Escareno was on post release community supervision (PRCS) and his driver’s license was suspended. He was not to drive without an ignition interlock device on his car and the Avalon did not have this installed.
Escareno was charged with felony DUI because he had two prior felony DUI convictions, misdemeanor operating a motor vehicle without a functioning ignition interlock device (Vehicle Code § 23247(e)), and driving with a suspended license due to a DUI (Vehicle Code § 14601.2(a).
Less than a week later, Escareno entered pleas of no contest to all counts and admitted the special allegations and prior convictions. At sentencing, the judge, Elia Ortiz, imposed a three year prison sentence on the DUI.

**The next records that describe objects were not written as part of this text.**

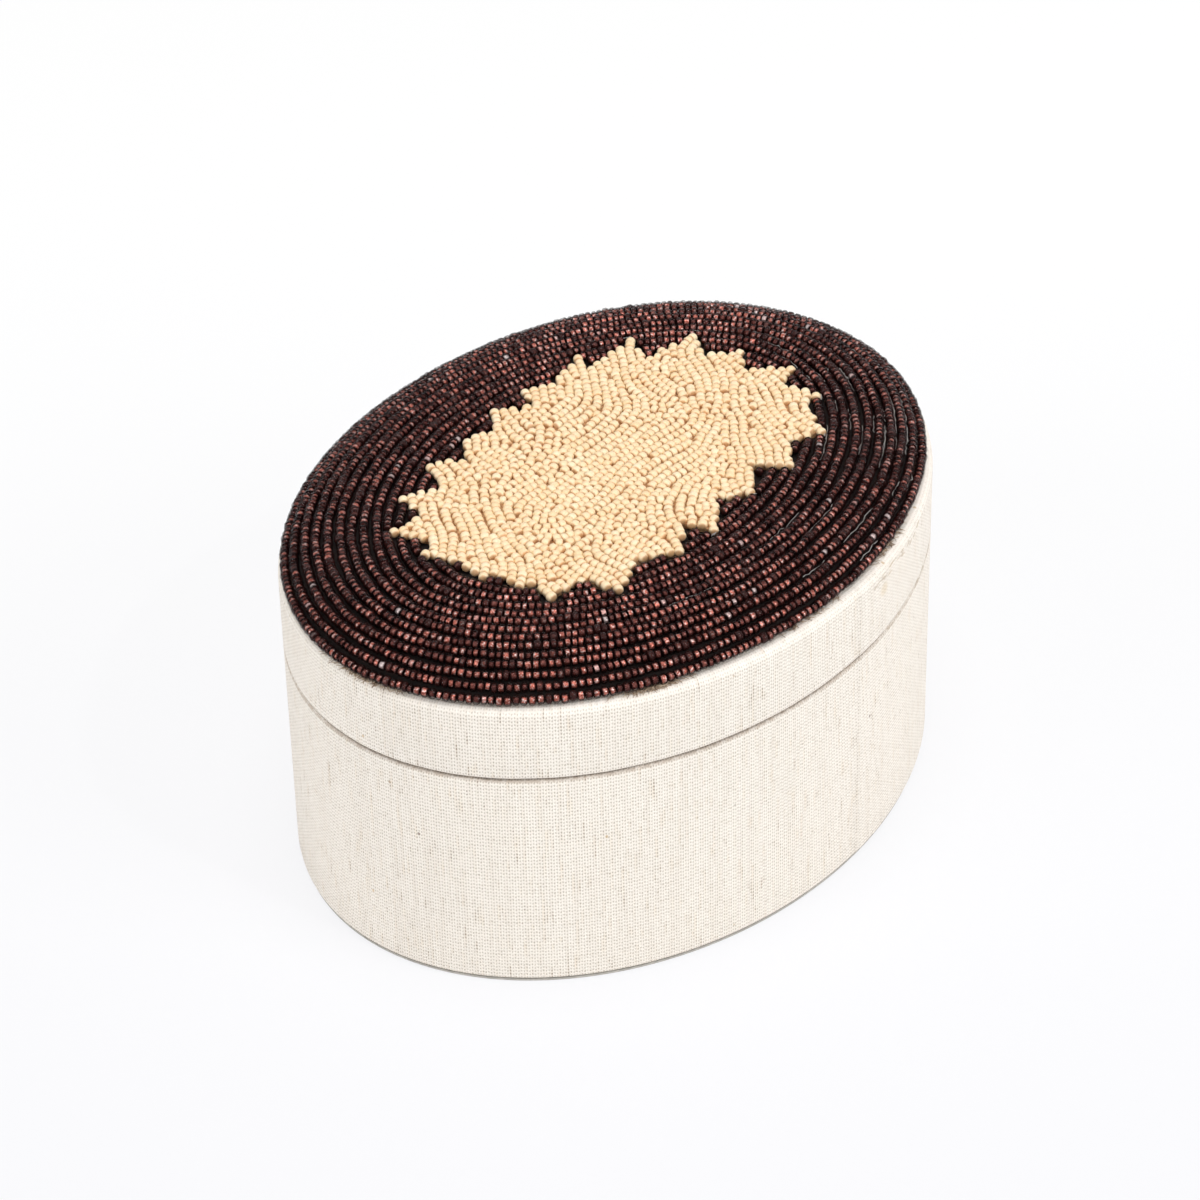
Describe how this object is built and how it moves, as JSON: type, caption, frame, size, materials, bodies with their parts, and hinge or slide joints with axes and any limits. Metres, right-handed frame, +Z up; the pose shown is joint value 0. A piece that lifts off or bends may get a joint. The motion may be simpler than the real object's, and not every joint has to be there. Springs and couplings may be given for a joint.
{
  "type": "beaded keepsake box",
  "caption": "Oval linen-covered keepsake box with a lift-off padded lid, its dome worked in rows of dark glass beads round a cream beaded sunburst.",
  "frame": {"origin": "on the surface the box stands on, under the middle of the box", "axes": "+Z up, the way the lid lifts; +X along the box; +Y across it"},
  "size_m": [0.15, 0.1156, 0.0727],
  "materials": {
    "linen": "matte",
    "greyboard": "matte",
    "foot_paper": "matte",
    "lining": "matte",
    "foam": "matte",
    "backing": "matte",
    "dark_beads": "gloss",
    "cream_beads": "satin"
  },
  "bodies": {
    "base": {"foot_sheet": "foot_paper", "base_board": "greyboard", "base_wall": "greyboard", "base_linen": "linen", "base_neck": "greyboard", "neck_lining": "lining", "floor_pad": "lining"},
    "lid": {"lid_wall": "greyboard", "lid_board": "greyboard", "lid_linen": "linen", "ceiling_card": "lining", "lid_padding": "foam", "bead_backing": "backing", "bead_row_01": "dark_beads", "bead_row_02": "dark_beads", "bead_row_03": "dark_beads", "bead_row_04": "dark_beads", "bead_row_05": "dark_beads", "bead_row_06": "dark_beads", "bead_row_07": "dark_beads", "bead_row_08": "dark_beads", "inner_bead_rows": "dark_beads", "sunburst": "cream_beads"}
  },
  "joints": [
    {"name": "lid_lift", "type": "slide", "parent": "base", "child": "lid", "axis": [0, 0, 1], "range_m": [0, 0.08]}
  ]
}
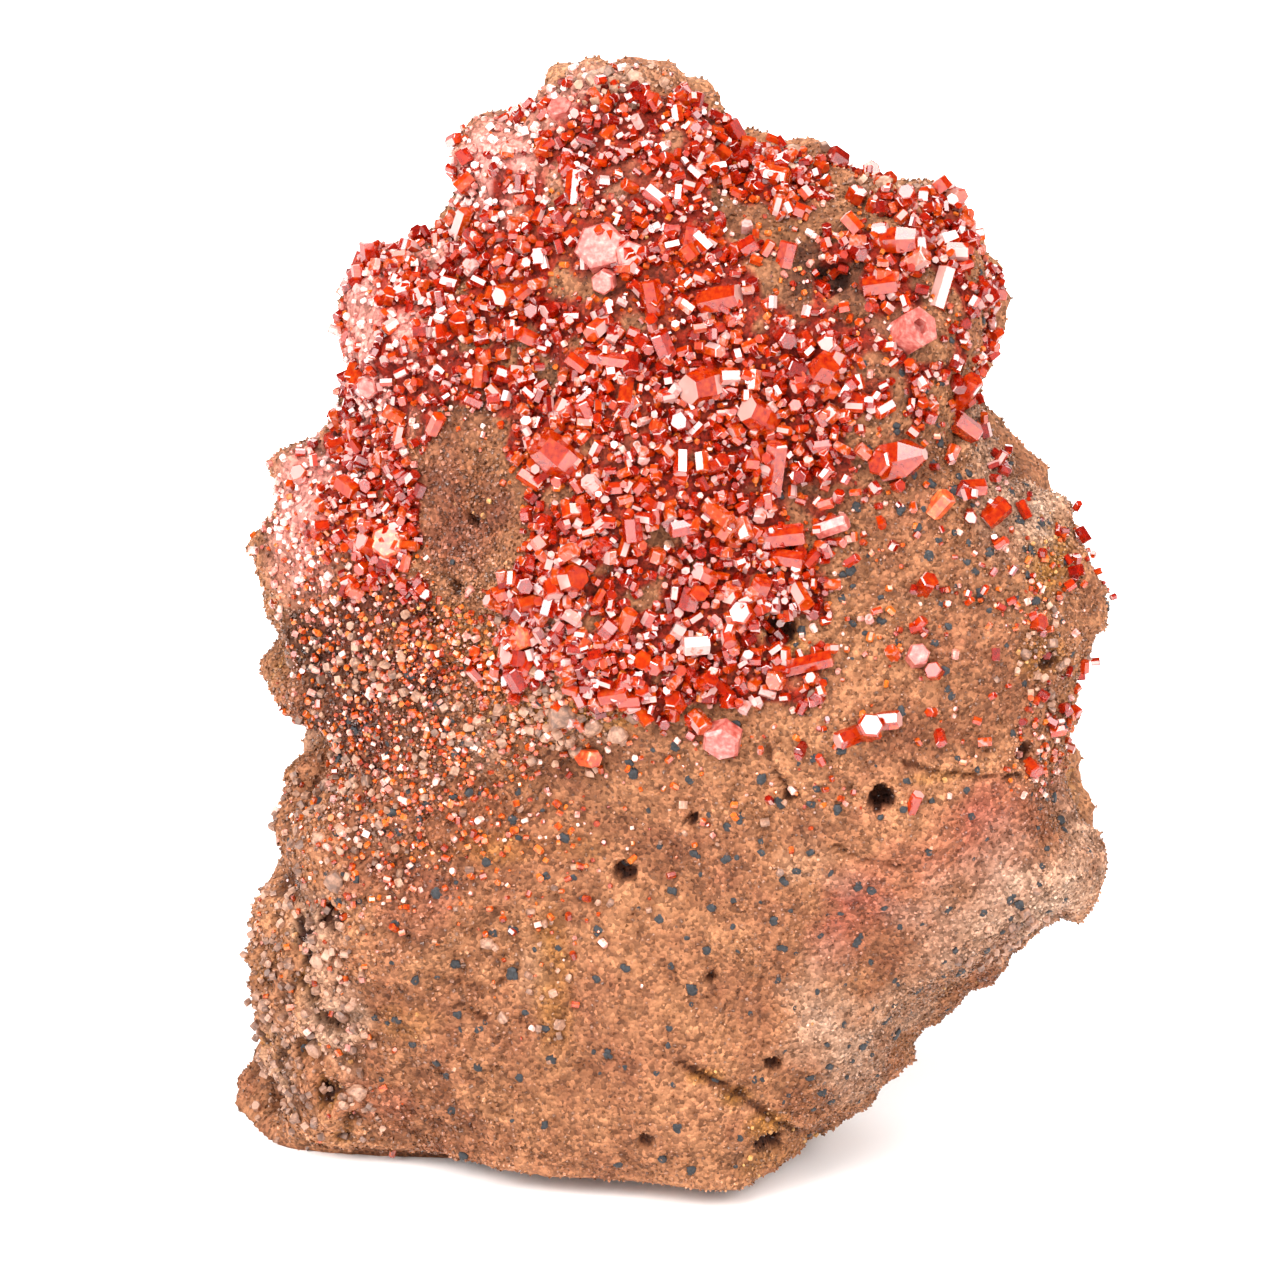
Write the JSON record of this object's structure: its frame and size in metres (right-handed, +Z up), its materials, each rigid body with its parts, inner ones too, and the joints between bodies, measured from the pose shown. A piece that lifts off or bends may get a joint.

Before sentencing on the misdemeanor offenses, defense counsel interjected and requested dismissal of the three misdemeanor counts based on Vehicle Code § 41500(a). The judge denied the request, stating that she did not read 41500(a) as applying to misdemeanor charges filed concurrently with a felony charge. The court then imposed certain county jail sentences on the misdemeanors, staying imposition on each under Penal Code § 654.
Escareno appealed the judge’s ruling on 41500(a) to the First Appellate District Court in San Francisco, which affirmed Judge Ortiz. The appeals court ruled that for purposes of § 41500(a), sentencing on the felony and misdemeanor charges in a single action is deemed to be simultaneous sentencing, so 41500(a) is not implicated.
We appreciate the creative argument by Escareno’s counsel, but we would not have made such an argument. Otherwise, judges would be compelled to sentence on the misdemeanor charges first to avoid 41500(a) just to navigate around the situation Escareno argued did apply. We think that kind of tactical sentencing promotes gamesmanship and adds an element of timing to sentencing that the Legislature did not intend when it passed 41500(a) to help those in prison upon their release.
The citation for the First Appellate District Court ruling discussed above is People v. Francisco Carillo Escareno (1st App. Dist., 2021) 64 Cal. App. 5th 595, 278 Cal. Rptr. 3d 895.